Now, we shall solve $I_2$
 $I_2=\int {\displaystyle \frac{t^2-1}{t^4+1}}dt$
On dividing the numerator and the denominator of the second integral with $t^2$ ,
$$I_2=\int {\displaystyle \frac{1-{\displaystyle \frac{1}{t^2}}}{t^2+{\displaystyle \frac{1}{t^2}}}}dt$$
The denominator can be written as $t^2+{\displaystyle \frac{1}{t^2}}={\left(t+{\displaystyle \frac{1}{t}}\right)}^2-2$
$$I_2=\int {\displaystyle \frac{1-{\displaystyle \frac{1}{t^2}}}{{\left(t+{\displaystyle \frac{1}{t}}\right)}^2-2}}dt$$
Let us take $v=t+{\displaystyle \frac{1}{t}}$
Differentiating the above equation with respect to $t$ , we get,
 $dv=\left(1-{\displaystyle \frac{1}{t^2}}\right)dt$
On substituting these values in $I_2$ we get,
$$I_2=\int {\displaystyle \frac{dv}{v^2-2}}$$
Applying the formula, $\int {\displaystyle \frac{dx}{x^2-a^2}}={\displaystyle \frac{1}{2a}}\ln \left({\displaystyle \frac{x-a}{x+a}}\right)$ in $I_2$ :
$$I_2={\displaystyle \frac{1}{2\sqrt{2}}}\ln \left({\displaystyle \frac{v-\sqrt{2}}{v+\sqrt{2}}}\right)$$
Now we replace $v$ with the value of $t$ as we know $v=t+{\displaystyle \frac{1}{t}}$
$$\begin{gathered} I_2={\displaystyle \frac{1}{2\sqrt{2}}}\ln \left({\displaystyle \frac{t+{\displaystyle \frac{1}{t}}-\sqrt{2}}{t+{\displaystyle \frac{1}{t}}+\sqrt{2}}}\right) \\ \Rightarrow I_2={\displaystyle \frac{1}{2\sqrt{2}}}\ln \left({\displaystyle \frac{t^2+1-\sqrt{2}t}{t^2+1+\sqrt{2}t}}\right) \end{gathered}$$
Now we replace $t$ as we know that $t^2=\cot x$
$$I_2={\displaystyle \frac{1}{2\sqrt{2}}}\ln \left({\displaystyle \frac{\cot x+1-\sqrt{2\cot x}}{\cot x+1+\sqrt{2\cot x}}}\right)$$
Now we have to combine both the integrals, $I=-\left(I_1+I_2\right)$
 $I=-\left[{\displaystyle \frac{1}{\sqrt{2}}}{\tan }^{-1}\left({\displaystyle \frac{\cot x-1}{\sqrt{2\cot x}}}\right)+{\displaystyle \frac{1}{2\sqrt{2}}}\ln \left({\displaystyle \frac{\cot x+1-\sqrt{2\cot x}}{\cot x+1+\sqrt{2\cot x}}}\right)\right]+C$
Therefore, $\int \sqrt{\cot x}dx=-{\displaystyle \frac{1}{\sqrt{2}}}{\tan }^{-1}\left({\displaystyle \frac{\cot x-1}{\sqrt{2\cot x}}}\right)-{\displaystyle \frac{1}{2\sqrt{2}}}\ln \left({\displaystyle \frac{\cot x+1-\sqrt{2\cot x}}{\cot x+1+\sqrt{2\cot x}}}\right)+C$
Where $C$ represents the constant of integration.

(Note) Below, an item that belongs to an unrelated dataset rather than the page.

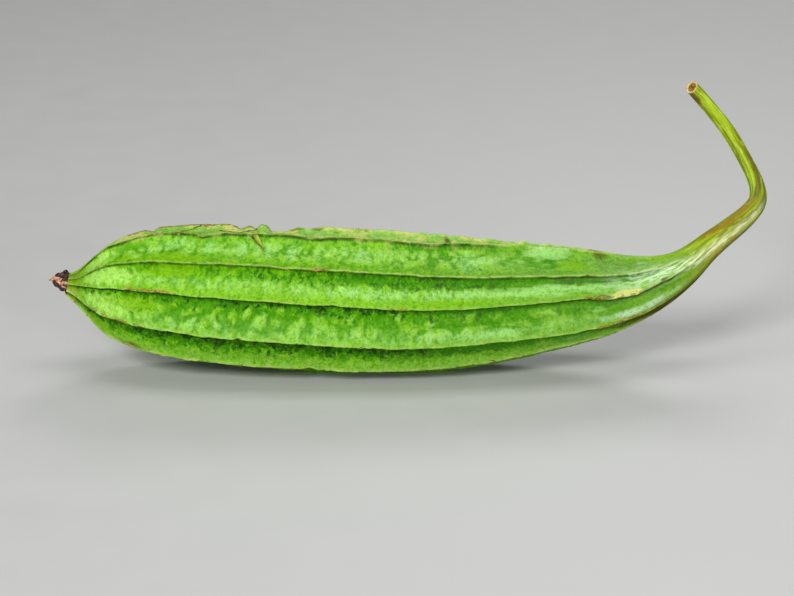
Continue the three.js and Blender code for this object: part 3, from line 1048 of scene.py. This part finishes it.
def build_gourd():
    skin = Skin()
    neck, last = FRUIT_ROWS - 1, len(skin.points) - 1
    blossom_end = skin.centres[0] + [1, 0, 0]
    tucked_in, tucked_out = skin.centres[neck - 3], skin.centres[neck + 3]
    fruit_skin, stem_skin = skin_material("gourd_skin", 0.05), skin_material("stem_skin", 0.15)
    fruit = skin_piece(skin, "fruit", 0, neck, (blossom_end, tucked_in), fruit_skin)
    stalk = skin_piece(skin, "stalk", neck, last, (tucked_out, skin.cut_middle), stem_skin)
    pieces = (
        (fruit, "ridged_fruit", "skin"),
        (stalk, "stem", "stem_skin"),
        (build_torn_strip(skin), "ridged_fruit", "skin"),
        (build_flower(), "dried_flower", "withered_flower"),
    )
    for piece, node, slot in pieces:
        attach(piece, "root")
        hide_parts(node)


# ---- floor, light and camera ----


def build_floor():
    bpy.ops.mesh.primitive_plane_add(size=12)
    floor = bpy.context.object
    floor.name = "floor"
    floor.data.materials.append(floor_material())
    floor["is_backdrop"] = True


def set_up(name, kit, location, target):
    """A light or camera in its place, aimed at the target."""
    holder = bpy.data.objects.new(name, kit)
    holder.location = location
    holder.rotation_euler = (Vector(target) - holder.location).to_track_quat("-Z", "Y").to_euler()
    bpy.context.collection.objects.link(holder)
    return holder


def light_scene():
    world = bpy.data.worlds.new("studio")
    world.use_nodes = True
    background = world.node_tree.nodes["Background"]
    background.inputs["Color"].default_value = (0.9, 0.92, 0.95, 1)
    background.inputs["Strength"].default_value = 0.1
    bpy.context.scene.world = world
    for name, location, target, size, power in SOFT_LIGHTS:
        lamp = bpy.data.lights.new(name, "AREA")
        lamp.shape = "RECTANGLE"
        lamp.size, lamp.size_y = size
        lamp.energy = power
        set_up(name, lamp, location, target)
    view = bpy.context.scene.view_settings
    view.view_transform = "Standard"
    view.look = "None"


def place_camera():
    low, high = (Vector(corner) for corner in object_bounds())
    target = (low + high) / 2 + Vector(CAMERA_AIM)
    lens = bpy.data.cameras.new("camera")
    lens.sensor_width = 36
    lens.lens = 121.5
    lens.clip_end = 30
    backward = Vector((0, -cos(CAMERA_ELEVATION), sin(CAMERA_ELEVATION)))
    location = target + CAMERA_DISTANCE * backward
    bpy.context.scene.camera = set_up("camera", lens, location, target)


place_camera()
build_gourd()
build_floor()
light_scene()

So, the correct answer is “ $-{\displaystyle \frac{1}{\sqrt{2}}}{\tan }^{-1}\left({\displaystyle \frac{\cot x-1}{\sqrt{2\cot x}}}\right)-{\displaystyle \frac{1}{2\sqrt{2}}}\ln \left({\displaystyle \frac{\cot x+1-\sqrt{2\cot x}}{\cot x+1+\sqrt{2\cot x}}}\right)+C$ ”.

Note: Integrals are widely used in a variety of fields. Integrals, for example, are used in probability theory to calculate the probability of a random variable falling within a given range. In the substitution method in the final answer do not forget to put the original function back.